→ **Task brief**
In the material below, the lines containing the word "frame" are required; copy each of them.
________________
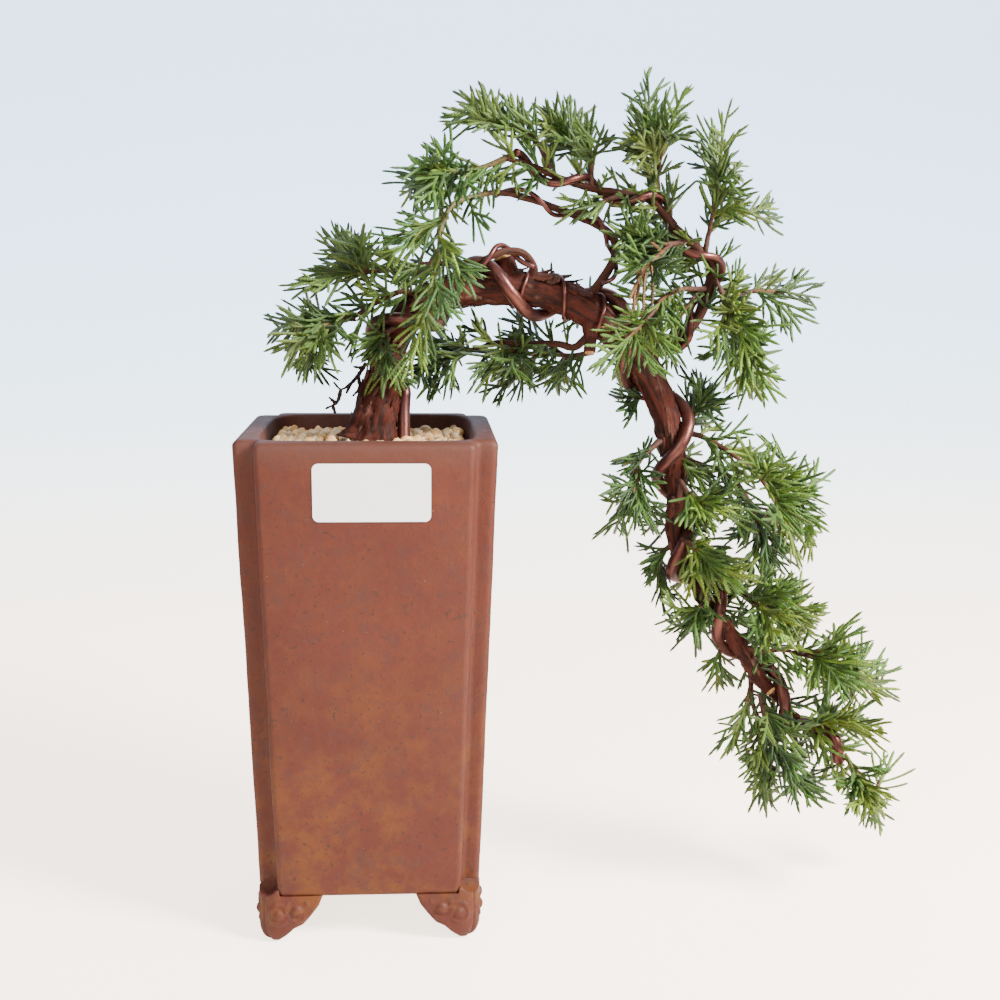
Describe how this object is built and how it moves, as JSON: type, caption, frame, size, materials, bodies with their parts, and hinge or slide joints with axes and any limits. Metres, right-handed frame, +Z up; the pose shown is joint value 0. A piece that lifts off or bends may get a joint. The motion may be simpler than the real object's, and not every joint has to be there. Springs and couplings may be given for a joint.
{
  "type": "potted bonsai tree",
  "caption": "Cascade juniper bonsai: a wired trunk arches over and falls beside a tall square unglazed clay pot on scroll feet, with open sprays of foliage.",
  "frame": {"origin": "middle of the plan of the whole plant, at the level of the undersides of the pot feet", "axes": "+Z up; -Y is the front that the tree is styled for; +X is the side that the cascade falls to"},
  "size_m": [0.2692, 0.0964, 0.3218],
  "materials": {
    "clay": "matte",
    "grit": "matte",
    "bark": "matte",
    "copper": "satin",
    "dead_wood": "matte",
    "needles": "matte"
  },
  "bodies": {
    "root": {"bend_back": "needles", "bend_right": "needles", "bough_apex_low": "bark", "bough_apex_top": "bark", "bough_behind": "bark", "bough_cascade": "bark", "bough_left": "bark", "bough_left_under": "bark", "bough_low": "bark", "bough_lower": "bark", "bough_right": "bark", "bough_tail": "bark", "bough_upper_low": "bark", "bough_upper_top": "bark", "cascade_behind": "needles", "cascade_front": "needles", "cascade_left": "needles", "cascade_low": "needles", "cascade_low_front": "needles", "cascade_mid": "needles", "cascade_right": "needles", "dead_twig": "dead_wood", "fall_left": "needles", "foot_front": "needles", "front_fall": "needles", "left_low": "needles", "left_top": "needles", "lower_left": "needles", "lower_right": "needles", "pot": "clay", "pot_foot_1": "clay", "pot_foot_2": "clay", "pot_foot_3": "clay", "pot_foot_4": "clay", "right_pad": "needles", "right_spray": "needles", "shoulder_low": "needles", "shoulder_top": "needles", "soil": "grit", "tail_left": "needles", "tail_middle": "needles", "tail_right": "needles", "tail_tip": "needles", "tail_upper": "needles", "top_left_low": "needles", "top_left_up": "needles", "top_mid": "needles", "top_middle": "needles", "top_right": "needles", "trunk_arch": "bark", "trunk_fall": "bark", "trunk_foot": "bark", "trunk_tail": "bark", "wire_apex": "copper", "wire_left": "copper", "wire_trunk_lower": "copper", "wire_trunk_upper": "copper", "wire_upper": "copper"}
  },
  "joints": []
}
________________
→ **Problem solution**
Describe how this object is built and how it moves, as JSON: type, caption, frame, size, materials, bodies with their parts, and hinge or slide joints with axes and any limits. Metres, right-handed frame, +Z up; the pose shown is joint value 0. A piece that lifts off or bends may get a joint. The motion may be simpler than the real object's, and not every joint has to be there. Springs and couplings may be given for a joint.
  "frame": {"origin": "middle of the plan of the whole plant, at the level of the undersides of the pot feet", "axes": "+Z up; -Y is the front that the tree is styled for; +X is the side that the cascade falls to"},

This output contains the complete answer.